We will remember the Baja as an amazing place, but also one that is tough on our whikes! After a good day with a big climb to get to Ciudad Insurgentes, the welding seam of Matthijs’ pedals rips the next day and there is no way to keep going. Again stuck in the desert. We have no idea if this is fixable. But again we underestimate the Mexicans. A family squeezed us in in their pick up truck and put the whikes in the back. When we show the problem, he brings us to a welder in a tiny town 10 kilometres ahead. Within no time the guy gets his welding machine and helmet out and starts welding. We are worried when he attacks with a grinding machine as well, but he manages to fix it. And because it gets dark we can camp in the yard! At this point our Spanish is only sufficient to learn a little more about his family, as he proudly shows pictures of his lawyer daughter and policeman son.

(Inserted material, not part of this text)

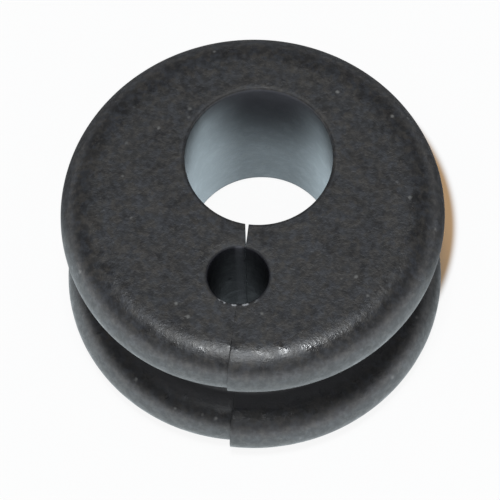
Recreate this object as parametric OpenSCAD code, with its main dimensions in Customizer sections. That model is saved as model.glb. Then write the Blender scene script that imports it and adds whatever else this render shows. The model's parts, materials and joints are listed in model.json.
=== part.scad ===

However the next day we wake up to three flat tires from the cactus needles, and more to follow that day! We can only finish about 40 kilometres with all the punctures and adversities and sleep in a trucker hotel. The next day we finally make the last stretch to La Paz and the city is in sight for a long descent into town. Made it! We look for the house of Tom and Gail and find out we have the possibility to sleep in their sail boat in the marina. What a great opportunity and we decide to take the ferry to Mazatlan a couple of days later to wind down and let the experience of Baja sink in. Days full of tacos and margaritas follow with Tom and Gail, who are retired and spent their winters in La Paz. We were surprised to learn how old they are (80+!) considering how active they still are. We also swim with the majestic whale sharks, an experience to never forget. They are hanging out close to the marina and as they are not moving as fast as whales, you are able to swim next to these 7 meter giants. Great fun!
After a couple of relaxing days Tom brings us to the ferry and even drives up and down again because we forgot the seats of our Whike. But then it is really time to say goodbye and see what the mainland of Mexico has to offer!